First, some good news. Most officers are dissatisfied with local accountability measures, with only 27 percent of officers agreeing “that in their department those who consistently do a poor job are held accountable.” That’s not great for the state of policing, of course, but it is encouraging to see that many cops are apparently unhappy with this status quo.

RELATED: On commutations and pardons — go big before you go home, President Obama

Likewise, as Politico reports, the growing public attention to police behavior has produced a new caution in many officers about use of force and warrantless harassment of ordinary people:

Seventy-six percent of those surveyed also say they are now more reluctant to use force when appropriate because of the attention to the incidents, while 72 percent said they are more reluctant to stop and question someone they believe seems suspicious.

The way those questions are phrased may make this sound like a negative development, but I’d suggest the opposite is true.

It’s a good thing that police are thinking about ways they can resolve escalating encounters without resorting to force, even if their department’s rules say force would be justified under those circumstances.
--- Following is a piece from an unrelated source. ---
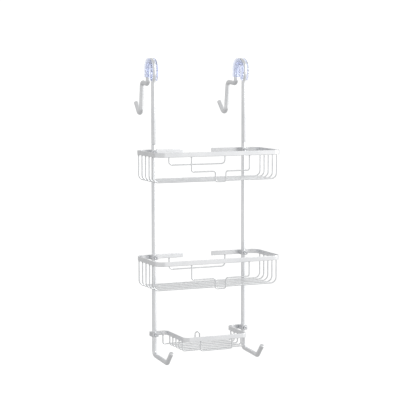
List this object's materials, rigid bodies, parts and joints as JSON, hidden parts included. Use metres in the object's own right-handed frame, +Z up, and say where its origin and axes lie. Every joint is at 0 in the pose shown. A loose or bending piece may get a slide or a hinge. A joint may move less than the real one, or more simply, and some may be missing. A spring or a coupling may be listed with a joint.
{
  "type": "over-door shower caddy",
  "caption": "Over-door shower caddy: round rods with clear-guarded door hooks, wire baskets and a soap dish clamped between them, and curved hooks at both ends.",
  "frame": {"origin": "middle of the door's top edge: midway between the two hooks, at the guards' inner top", "axes": "+Z up along the uprights, +X to the right, -Y to the front, where the baskets are"},
  "size_m": [0.3, 0.2471, 0.6723],
  "materials": {
    "satin_aluminium": "satin",
    "stainless_steel": "brushed",
    "clear_plastic": "clear, faintly blue, glossy"
  },
  "bodies": {
    "uprights": {"left_lower_rod": "satin_aluminium", "right_lower_rod": "satin_aluminium", "left_joint_stud": "stainless_steel", "right_joint_stud": "stainless_steel"},
    "left_hook": {"left_hook_rod": "satin_aluminium", "left_door_guard": "clear_plastic"},
    "right_hook": {"right_hook_rod": "satin_aluminium", "right_door_guard": "clear_plastic"},
    "upper_basket": {"upper_rim": "satin_aluminium", "upper_long_wire_1": "satin_aluminium", "upper_long_wire_2": "satin_aluminium", "upper_long_wire_3": "satin_aluminium", "upper_long_wire_4": "satin_aluminium", "upper_long_wire_5": "satin_aluminium", "upper_front_wire": "satin_aluminium", "upper_rear_wire": "satin_aluminium", "upper_left_clamp_block": "satin_aluminium", "upper_right_clamp_block": "satin_aluminium"},
    "lower_basket": {"lower_rim": "satin_aluminium", "lower_long_wire_1": "satin_aluminium", "lower_long_wire_2": "satin_aluminium", "lower_long_wire_3": "satin_aluminium", "lower_long_wire_4": "satin_aluminium", "lower_long_wire_5": "satin_aluminium", "lower_front_wire": "satin_aluminium", "lower_rear_wire": "satin_aluminium", "lower_left_clamp_block": "satin_aluminium", "lower_right_clamp_block": "satin_aluminium"},
    "soap_dish": {"dish_rim": "satin_aluminium", "dish_long_wire_1": "satin_aluminium", "dish_long_wire_2": "satin_aluminium", "dish_long_wire_3": "satin_aluminium", "dish_long_wire_4": "satin_aluminium", "dish_long_wire_5": "satin_aluminium", "dish_front_wire": "satin_aluminium", "dish_rear_wire": "satin_aluminium", "dish_loop": "satin_aluminium", "dish_left_clamp_block": "satin_aluminium", "dish_right_clamp_block": "satin_aluminium"},
    "upper_left_screw": {"upper_left_clamp_screw": "stainless_steel"},
    "upper_right_screw": {"upper_right_clamp_screw": "stainless_steel"},
    "lower_left_screw": {"lower_left_clamp_screw": "stainless_steel"},
    "lower_right_screw": {"lower_right_clamp_screw": "stainless_steel"},
    "dish_left_screw": {"dish_left_clamp_screw": "stainless_steel"},
    "dish_right_screw": {"dish_right_clamp_screw": "stainless_steel"}
  },
  "joints": [
    {"name": "left_hook_swivel", "type": "hinge", "parent": "uprights", "child": "left_hook", "pos_m": [-0.11, -0.016, -0.1772], "axis": [0, 0, 1], "range_deg": [-45, 45]},
    {"name": "right_hook_swivel", "type": "hinge", "parent": "uprights", "child": "right_hook", "pos_m": [0.11, -0.016, -0.1772], "axis": [0, 0, 1], "range_deg": [-45, 45]},
    {"name": "upper_basket_slide", "type": "slide", "parent": "uprights", "child": "upper_basket", "axis": [0, 0, 1], "range_m": [-0.08, 0.01]},
    {"name": "lower_basket_slide", "type": "slide", "parent": "uprights", "child": "lower_basket", "axis": [0, 0, 1], "range_m": [-0.05, 0.08]},
    {"name": "soap_dish_slide", "type": "slide", "parent": "uprights", "child": "soap_dish", "axis": [0, 0, 1], "range_m": [-0.02, 0.05]},
    {"name": "upper_left_screw_turn", "type": "hinge", "parent": "upper_basket", "child": "upper_left_screw", "pos_m": [-0.11, -0.016, -0.1942], "axis": [0, -1, 0], "range_deg": [0, 360]},
    {"name": "upper_right_screw_turn", "type": "hinge", "parent": "upper_basket", "child": "upper_right_screw", "pos_m": [0.11, -0.016, -0.1942], "axis": [0, -1, 0], "range_deg": [0, 360]},
    {"name": "lower_left_screw_turn", "type": "hinge", "parent": "lower_basket", "child": "lower_left_screw", "pos_m": [-0.11, -0.016, -0.4292], "axis": [0, -1, 0], "range_deg": [0, 360]},
    {"name": "lower_right_screw_turn", "type": "hinge", "parent": "lower_basket", "child": "lower_right_screw", "pos_m": [0.11, -0.016, -0.4292], "axis": [0, -1, 0], "range_deg": [0, 360]},
    {"name": "dish_left_screw_turn", "type": "hinge", "parent": "soap_dish", "child": "dish_left_screw", "pos_m": [-0.11, -0.016, -0.6032], "axis": [0, -1, 0], "range_deg": [0, 360]},
    {"name": "dish_right_screw_turn", "type": "hinge", "parent": "soap_dish", "child": "dish_right_screw", "pos_m": [0.11, -0.016, -0.6032], "axis": [0, -1, 0], "range_deg": [0, 360]}
  ]
}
If we’ve learned anything these past few years, it’s that too may police departments have excessively lax use of force guidelines, and moving away from force as a default response can make encounters safer for officers and regular citizens alike.
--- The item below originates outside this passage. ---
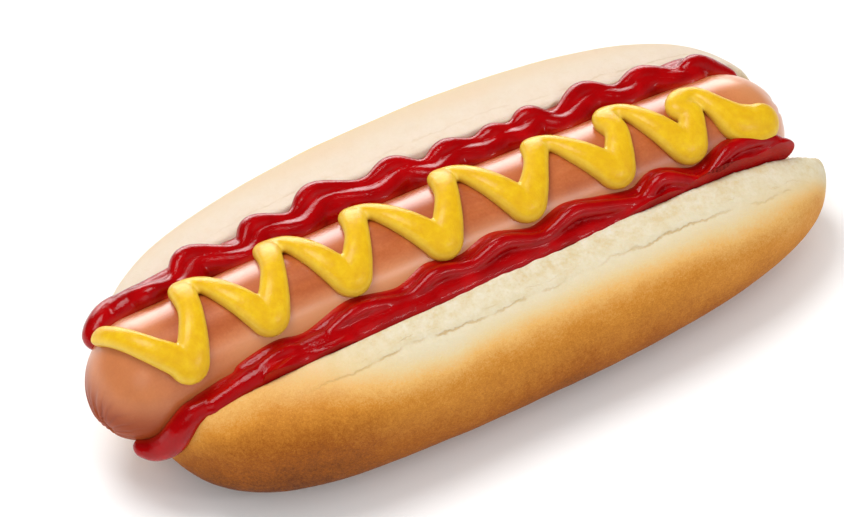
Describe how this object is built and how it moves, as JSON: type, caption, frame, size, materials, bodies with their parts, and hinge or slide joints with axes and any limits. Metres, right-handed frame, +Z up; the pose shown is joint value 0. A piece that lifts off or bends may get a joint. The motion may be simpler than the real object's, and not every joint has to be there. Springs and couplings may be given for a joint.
{
  "type": "hot dog",
  "caption": "Hot dog: a soft bun split from the top, holding a smoked sausage with ketchup along both sides and a zigzag of mustard.",
  "frame": {"origin": "middle of the flat patch under the bun, on the surface that the hot dog rests on", "axes": "+Z up; X along the sausage, with -X at the end where the sausage sticks out of the bun; -Y is the front half of the bun"},
  "size_m": [0.1642, 0.0721, 0.0423],
  "materials": {
    "bun": "soft baked crust, golden at the flanks and pale at the top",
    "sausage": "smooth satin skin",
    "ketchup": "wet gloss",
    "mustard": "satin gloss"
  },
  "bodies": {
    "root": {"bun": "bun", "sausage": "sausage", "ketchup_front": "ketchup", "ketchup_back": "ketchup", "mustard": "mustard"}
  },
  "joints": []
}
Likewise, it’s a good thing that police are less likely to stop and question people just because they “look suspicious.” That kind of policing — and in practice, it’s more “stop and frisk” than “stop and question” — has long since been demonstrated to be ineffective in lowering crime rates but very effective at making people distrust the cops. It’s also blatantly unconstitutional, violating the Fourth Amendment’s protection against unreasonable, warrantless search and seizure.

So that’s the good news. Unfortunately, the rest of Pew’s findings are much less positive. Perhaps most notably, officers’ perspective on whether major police brutality cases point to a larger problem (spoiler: they do) is the inverse of the broader public’s view. Politico explains:

Two-thirds, or 67 percent, of law enforcement officials surveyed also said they believe the deaths are isolated incidents, while 31 percent said they signal larger problems. Among the general public, those numbers are flipped: 39 percent say they are isolated events, compared to 60 percent who say they are signs of a broader problem.

Large subsets of the police population believe that “in certain areas of the city” — which, if we’re honest, is typically code for poor and minority neighborhoods — it is best to default to aggression instead of courtesy:

[A] narrow majority (56%) agree that in certain areas of the city it is more useful for an officer to be aggressive than to be courteous. And a substantial share of officers (44%) agree that some people can only be brought to reason the hard, physical way.

Courtesy should always be the default in public servants.

Furthermore, few officers are willing to assume good intentions in people who protest in favor of greater police accountability:

[T]he survey found that police officers doubt the intentions of the protesters who have led demonstrations in response to the killings. Sixty-eight percent of officers surveyed said protesters are “to a great extent” motivated by “anti-police bias,” but just 10 percent view the demonstrators as “motivated by a genuine desire to hold police accountable for their actions,” according to Pew.

RELATED: Obama praises himself on criminal justice reform, but he could have done so much more

That finding is perhaps the most troubling to me for two reasons. First, as we saw above, police themselves seem to understand that their departments need better accountability measures. Is it really so hard to believe that many members of the broader public would feel the same?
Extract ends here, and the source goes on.